• **Required task**:
From the entries below, work out the number of lines that hold the word "slide", and give that number alone.

• **Input data**:
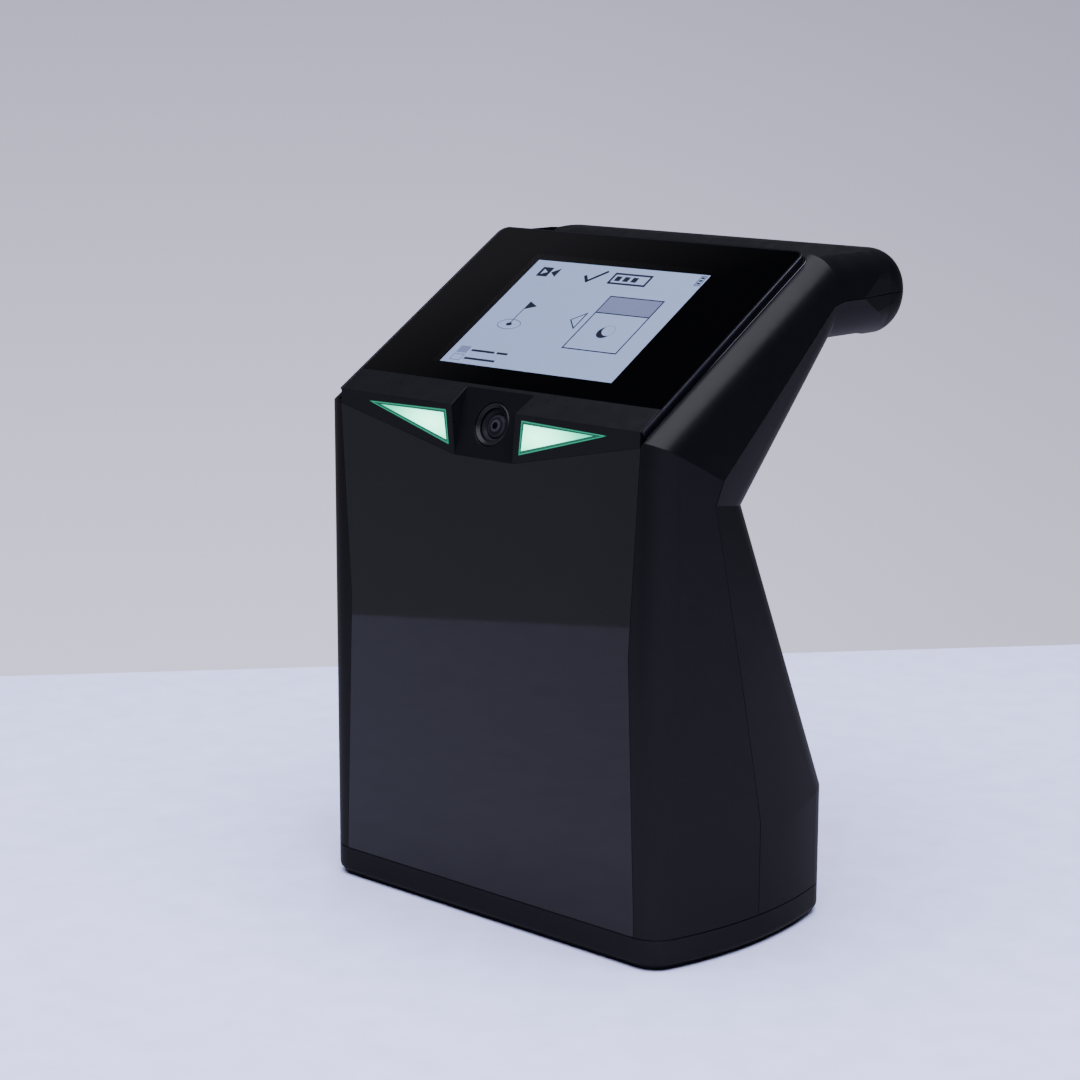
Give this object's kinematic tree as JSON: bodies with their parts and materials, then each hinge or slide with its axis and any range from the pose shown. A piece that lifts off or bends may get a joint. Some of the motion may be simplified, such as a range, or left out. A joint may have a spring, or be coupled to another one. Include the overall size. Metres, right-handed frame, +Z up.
---
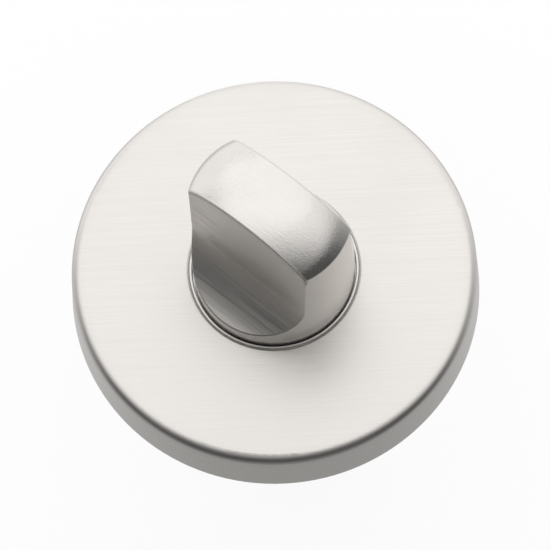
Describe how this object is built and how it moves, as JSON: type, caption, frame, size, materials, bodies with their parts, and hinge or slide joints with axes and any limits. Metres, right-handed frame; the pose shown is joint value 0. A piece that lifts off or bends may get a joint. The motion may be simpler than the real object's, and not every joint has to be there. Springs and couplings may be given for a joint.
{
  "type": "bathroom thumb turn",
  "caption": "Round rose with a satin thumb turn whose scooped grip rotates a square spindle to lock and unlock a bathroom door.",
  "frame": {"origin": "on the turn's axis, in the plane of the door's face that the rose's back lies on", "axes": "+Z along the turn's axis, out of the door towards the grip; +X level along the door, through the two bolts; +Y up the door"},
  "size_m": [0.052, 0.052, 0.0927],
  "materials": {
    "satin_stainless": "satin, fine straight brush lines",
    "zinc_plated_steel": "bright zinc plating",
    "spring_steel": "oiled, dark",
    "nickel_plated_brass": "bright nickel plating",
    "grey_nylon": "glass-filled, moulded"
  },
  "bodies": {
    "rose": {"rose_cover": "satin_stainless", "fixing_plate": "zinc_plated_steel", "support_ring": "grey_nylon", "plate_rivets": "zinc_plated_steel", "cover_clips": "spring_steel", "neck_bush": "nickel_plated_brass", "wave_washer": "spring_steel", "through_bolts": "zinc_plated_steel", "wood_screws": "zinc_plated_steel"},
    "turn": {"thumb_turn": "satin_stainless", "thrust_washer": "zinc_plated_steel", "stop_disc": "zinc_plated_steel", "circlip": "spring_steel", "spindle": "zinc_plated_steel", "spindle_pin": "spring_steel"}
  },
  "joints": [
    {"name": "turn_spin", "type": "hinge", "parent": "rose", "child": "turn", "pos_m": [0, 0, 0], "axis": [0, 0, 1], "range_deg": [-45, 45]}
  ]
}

• **Answer to this exercise**:
2